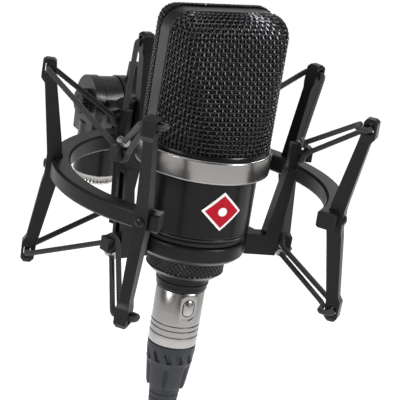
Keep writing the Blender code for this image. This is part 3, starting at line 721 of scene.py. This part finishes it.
boot = [(9.1, -73.5), (9.4, -73.8), (9.4, -76.4)] + run((9.35, -76.7), (9.0, -80.3), 8)
boot += [(9.1, -80.5), (9.0, -80.8)]
boot += run((8.9, -81.0), (7.6, -91.6), 14)
boot += [(7.3, BOOT_BOTTOM), (6.4, BOOT_BOTTOM), (7.4, -80.0), (7.4, -73.5)]
piece("ribbed_boot", lathe("ribbed_boot", boot, 216, boot_relief), RUBBER, "plug",
      stands_for=("plug_boot",))
sleeve = [(7.0, -77.0), (7.0, -80.0), (6.1, BOOT_BOTTOM + 0.3)]
for ring in range(5):
    z, r = BOOT_BOTTOM - 1.6 - 2.4 * ring, 6.0 - 0.2 * ring
    sleeve += [(r, z + 0.9), (r, z - 0.6), (r - 0.4, z - 0.8), (r - 0.45, z - 1.3)]
sleeve += [(5.0, SLEEVE_BOTTOM + 0.5), (4.6, SLEEVE_BOTTOM), (3.2, SLEEVE_BOTTOM), (3.2, -77.0)]
piece("strain_sleeve", lathe("strain_sleeve", sleeve, 96), RUBBER, "plug",
      stands_for=("boot_sleeve",))
for number, z in enumerate((-44.6, -47.2)):
    bead = [(10.25, z + 0.45), (10.35, z), (10.25, z - 0.45), (9.9, z - 0.6), (9.9, z + 0.6)]
    piece(f"stub_bead_{number}", lathe(f"stub_bead_{number}", bead), LACQUER, "cradle")


# ---- floor, light and camera ------------------------------------------------------------------

def studio_world():
    """Soft panels of light and shade round the object; the camera itself sees a plain pale ground."""
    world = bpy.data.worlds.new("studio")
    world.use_nodes = True
    nodes, links = world.node_tree.nodes, world.node_tree.links
    panels = nodes["Background"]
    place = nodes.new("ShaderNodeTexCoord")
    split = nodes.new("ShaderNodeSeparateXYZ")
    links.new(place.outputs["Generated"], split.inputs["Vector"])
    spread = nodes.new("ShaderNodeMapRange")
    spread.inputs["From Min"].default_value = -1.0
    links.new(split.outputs["X"], spread.inputs["Value"])
    ramp = nodes.new("ShaderNodeValToRGB")
    ramp.color_ramp.interpolation = "EASE"
    stops = ((0.0, 0.06), (0.14, 0.7), (0.3, 0.3), (0.42, 0.04), (0.6, 0.3), (0.78, 0.85), (0.9, 0.06),
             (1.0, 0.15))
    for at, level in stops:
        stop = ramp.color_ramp.elements.new(at)
        stop.color = (level, level, level * 1.02, 1)
    ramp.color_ramp.elements.remove(ramp.color_ramp.elements[0])
    ramp.color_ramp.elements.remove(ramp.color_ramp.elements[-1])
    links.new(spread.outputs["Result"], ramp.inputs["Fac"])
    links.new(ramp.outputs["Color"], panels.inputs["Color"])
    plain = nodes.new("ShaderNodeBackground")
    plain.inputs["Color"].default_value = (0.93, 0.94, 0.95, 1)
    path = nodes.new("ShaderNodeLightPath")
    either = nodes.new("ShaderNodeMixShader")
    links.new(path.outputs["Is Camera Ray"], either.inputs["Fac"])
    links.new(panels.outputs["Background"], either.inputs[1])
    links.new(plain.outputs["Background"], either.inputs[2])
    links.new(either.outputs["Shader"], nodes["World Output"].inputs["Surface"])
    return world


def studio():
    ground = bpy.data.meshes.new("floor")
    ground.from_pydata([(-9, -9, -0.6), (9, -9, -0.6), (9, 9, -0.6), (-9, 9, -0.6)], [], [(0, 1, 2, 3)])
    floor = bpy.data.objects.new("floor", ground)
    pale = bpy.data.materials.new("pale_floor")
    pale.use_nodes = True
    pale.node_tree.nodes["Principled BSDF"].inputs["Base Color"].default_value = (0.93, 0.93, 0.93, 1)
    pale.node_tree.nodes["Principled BSDF"].inputs["Roughness"].default_value = 0.9
    pale.node_tree.nodes["Principled BSDF"].inputs["Emission Color"].default_value = (1, 1, 1, 1)
    pale.node_tree.nodes["Principled BSDF"].inputs["Emission Strength"].default_value = 0.6
    ground.materials.append(pale)
    bpy.context.scene.collection.objects.link(floor)
    bpy.context.scene.world = studio_world()
    target = (AXIS + Vector((0, 10, 0))) * MM
    for name, place, size, power in (("key", (0.75, -1.0, 0.75), 0.35, 15),
                                     ("side", (-1.1, -0.35, 0.4), 0.35, 9),
                                     ("top", (-0.1, 0.1, 1.3), 0.8, 6), ("rim", (0.9, 0.5, 0.9), 0.3, 4)):
        light = bpy.data.lights.new(name, "AREA")
        light.size = size
        light.energy = power
        lamp = bpy.data.objects.new(name, light)
        lamp.location = place
        lamp.rotation_euler = (target - Vector(place)).to_track_quat("-Z", "Y").to_euler()
        bpy.context.scene.collection.objects.link(lamp)


def camera():
    """Looks past the ring from the front left, rolled a little, with the ring above the middle."""
    a, e = math.radians(AZIMUTH), math.radians(ELEVATION)
    back = Vector((math.sin(a) * math.cos(e), -math.cos(a) * math.cos(e), math.sin(e)))
    right = Vector((math.cos(a), math.sin(a), 0))
    level = Matrix((right, back.cross(right), back))
    aim = Vector((math.tan(math.radians(AIM_RIGHT)), math.tan(math.radians(AIM_UP)), -1)).normalized()
    turn = Vector((0, 0, -1)).rotation_difference(aim).to_matrix()
    seen = turn @ Matrix.Rotation(math.radians(ROLL), 3, "Z") @ level
    data = bpy.data.cameras.new("camera")
    data.lens = LENS
    data.clip_end = 30
    eye = bpy.data.objects.new("camera", data)
    facing = seen.transposed()
    eye.matrix_world = Matrix.Translation(AXIS * MM - facing @ (aim * DISTANCE)) @ facing.to_4x4()
    bpy.context.scene.collection.objects.link(eye)
    bpy.context.scene.camera = eye


studio()
camera()
bpy.context.scene.view_settings.view_transform = "Standard"
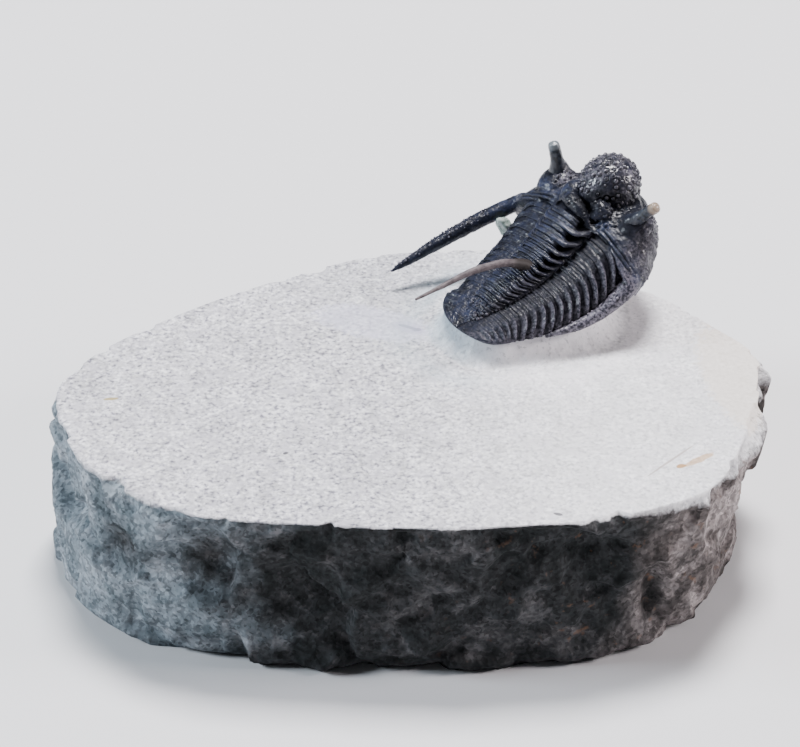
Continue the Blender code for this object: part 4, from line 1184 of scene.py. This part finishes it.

+ + + + +

- **PROBLEM TO WORK ON**: Copy every line of the listing where the word "This" appears.

- **WRITTEN RESPONSE**:
Keep writing the Blender code for this image. This is part 3, starting at line 721 of scene.py. This part finishes it.
Continue the Blender code for this object: part 4, from line 1184 of scene.py. This part finishes it.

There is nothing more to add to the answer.